- _INSTRUCTIONS TO FOLLOW_:
For the material that follows, return exactly the lines from the one with "mesh.name = name;" through the one with "the imported solids.", both ends included.

- _AVAILABLE DATA_:
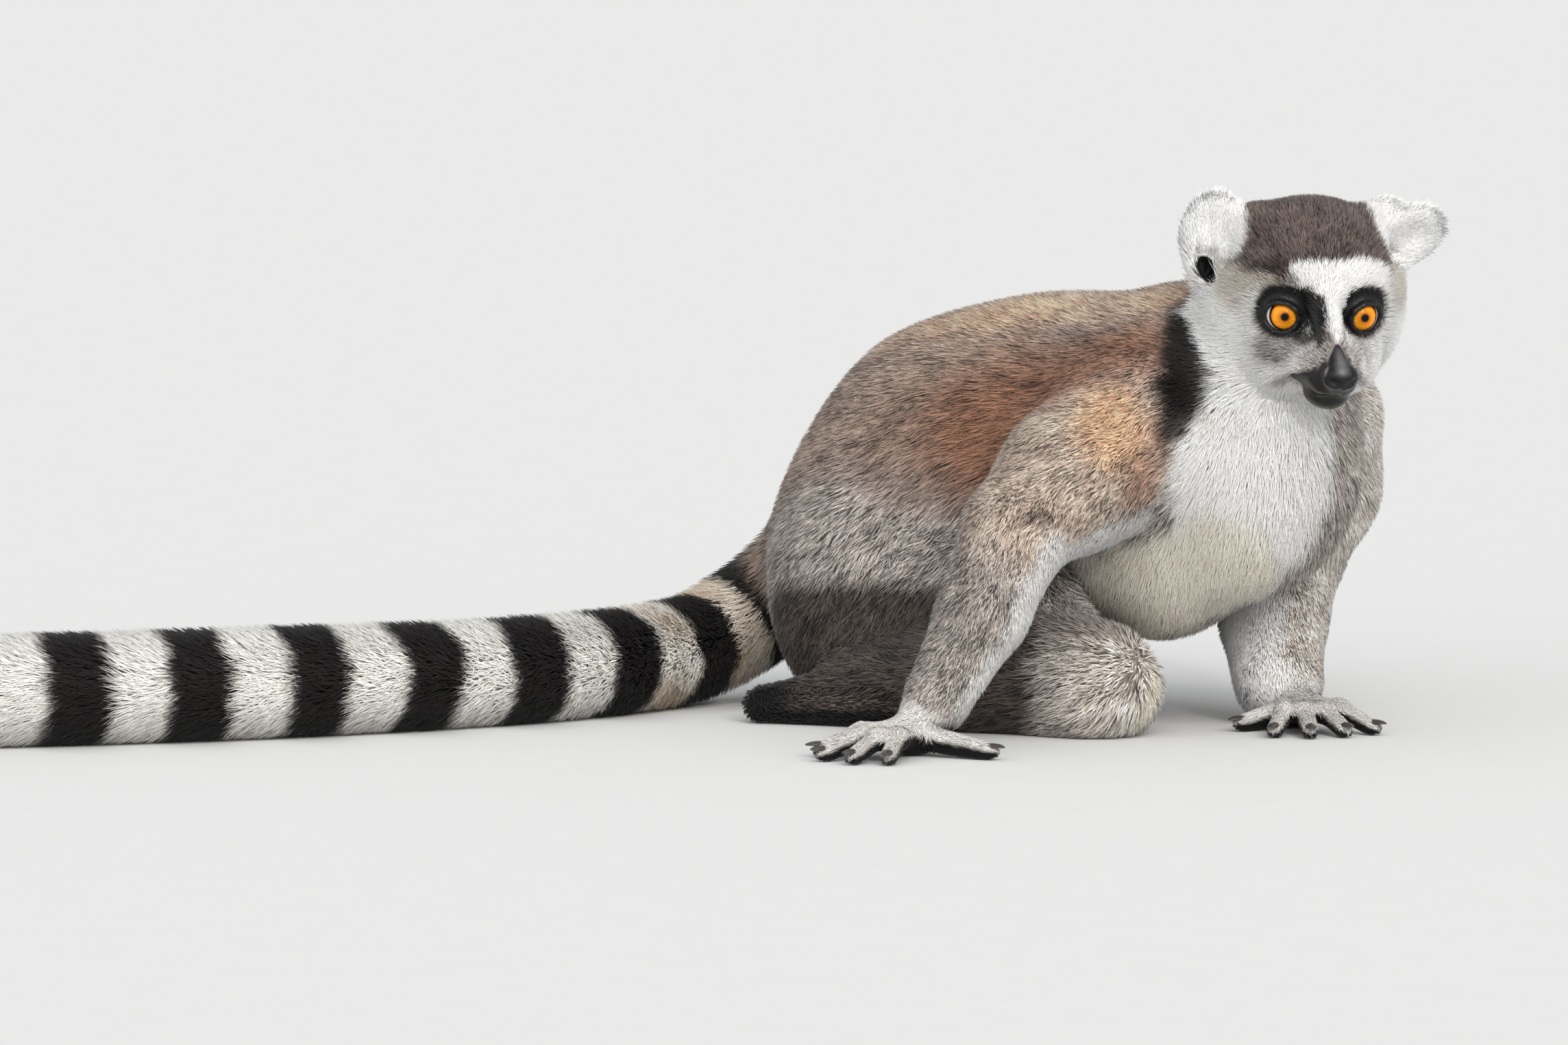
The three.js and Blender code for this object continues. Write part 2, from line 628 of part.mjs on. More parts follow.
/** Stands the model with the middle of its box over the origin and its flats on z = 0. */
function assembled(nodes) {
  const figure = new THREE.Group();
  for (const [name, solid] of Object.entries(nodes)) {
    const geometry = geometryOf(largest(aboveFloor(solid)));
    const finish = FINISH_OF[name] ?? (name.startsWith('tail') ? 'fur_dark' : 'fur_grey');
    const material = new THREE.MeshStandardMaterial({
      name: finish,
      color: COLOURS[finish],
      roughness: finish === 'eye' ? 0.1 : 0.9,
      metalness: 0,
    });
    const mesh = new THREE.Mesh(geometry, material);
    mesh.name = name;
    figure.add(mesh);
  }
  const box = new THREE.Box3().setFromObject(figure);
  const centre = box.getCenter(new THREE.Vector3());
  figure.position.set(-centre.x, -centre.y, -box.min.z);
  const root = new THREE.Group();
  root.name = 'ring_tailed_lemur';
  root.add(figure);
  return root;
}

export default assembled(await makeNodes());
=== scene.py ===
"""Ring-tailed lemur, a still life-size model: skin, eyes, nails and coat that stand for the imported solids.

All sizes below are millimetres in the figure's own frame, with +Z up and the floor at 0; they are moved into
the shared frame and turned into metres only where a mesh is made.
"""
import logging
import math
from dataclasses import dataclass, field
from enum import Enum
from typing import Callable, Iterable, Sequence

import bpy
import numpy as np
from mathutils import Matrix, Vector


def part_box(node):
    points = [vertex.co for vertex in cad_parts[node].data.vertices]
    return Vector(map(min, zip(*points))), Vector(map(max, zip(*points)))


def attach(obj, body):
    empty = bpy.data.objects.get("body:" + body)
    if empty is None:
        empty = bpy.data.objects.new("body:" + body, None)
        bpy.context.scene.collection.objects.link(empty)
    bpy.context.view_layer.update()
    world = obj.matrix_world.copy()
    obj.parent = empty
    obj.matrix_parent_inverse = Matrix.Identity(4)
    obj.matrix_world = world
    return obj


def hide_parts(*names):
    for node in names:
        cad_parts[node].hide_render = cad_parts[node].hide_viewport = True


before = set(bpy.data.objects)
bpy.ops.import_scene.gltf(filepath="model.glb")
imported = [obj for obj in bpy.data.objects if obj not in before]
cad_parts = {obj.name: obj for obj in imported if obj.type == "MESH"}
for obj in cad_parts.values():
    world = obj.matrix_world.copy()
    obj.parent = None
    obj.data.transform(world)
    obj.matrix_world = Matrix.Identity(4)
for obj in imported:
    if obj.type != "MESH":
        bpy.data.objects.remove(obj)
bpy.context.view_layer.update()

import openvdb
from mathutils import Vector

LOG = logging.getLogger("lemur")
MM = 0.001
SEED = 20
STRETCHES = {"growth": 12, "tips": 8}  # long arrays are worked through in this many parts to spare memory
Array = np.ndarray
Field = Callable[[Array], Array]


# ---------------------------------------------------------------- small helpers
def vec(*values: float) -> Array:
    """A float32 array of the values given."""
    return np.array(values, dtype=np.float32)


def unit(vectors: Array) -> Array:
    """Vectors scaled to length one."""
    return vectors / np.maximum(np.linalg.norm(vectors, axis=-1, keepdims=True), 1e-9)


def smooth(low: float, high: float, values: Array) -> Array:
    """0 below low, 1 above high and an even S between them; high may be the smaller."""
    t = np.clip((values - low) / (high - low), 0.0, 1.0)
    return t * t * (3.0 - 2.0 * t)


def axes_of(heading: float, pitch: float = 0.0, roll: float = 0.0) -> Array:
    """Rows forward, left and up of a piece.

    Args:
        heading: degrees from +X, anticlockwise from above.
        pitch: degrees the nose points down.
        roll: degrees turned about the forward axis.

    Returns:
        A 3 by 3 array with one axis a row.
    """
    h, p, r = np.radians([heading, pitch, roll])
    forward = np.array([np.cos(h) * np.cos(p), np.sin(h) * np.cos(p), -np.sin(p)])
    level = np.array([-np.sin(h), np.cos(h), 0.0])
    left = level * np.cos(r) + np.cross(forward, level) * np.sin(r)
    return np.array([forward, left, np.cross(forward, left)], dtype=np.float32)


def melt(a: Array, b: Array, blend: float) -> Array:
    """The smaller of two distances, rounded where they are within the blend of each other."""
    h = np.maximum(blend - np.abs(a - b), 0.0) / blend
    return np.minimum(a, b) - h * h * blend * 0.25


def linear(*srgb: int) -> Array:
    """A colour written as it shows, 0 to 255, as the linear values a shader takes."""
    c = np.array(srgb, dtype=np.float32) / 255.0
    return np.where(c <= 0.04045, c / 12.92, ((c + 0.055) / 1.055) ** 2.4).astype(np.float32)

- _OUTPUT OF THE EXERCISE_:
    mesh.name = name;
    figure.add(mesh);
  }
  const box = new THREE.Box3().setFromObject(figure);
  const centre = box.getCenter(new THREE.Vector3());
  figure.position.set(-centre.x, -centre.y, -box.min.z);
  const root = new THREE.Group();
  root.name = 'ring_tailed_lemur';
  root.add(figure);
  return root;
}

export default assembled(await makeNodes());
=== scene.py ===
"""Ring-tailed lemur, a still life-size model: skin, eyes, nails and coat that stand for the imported solids.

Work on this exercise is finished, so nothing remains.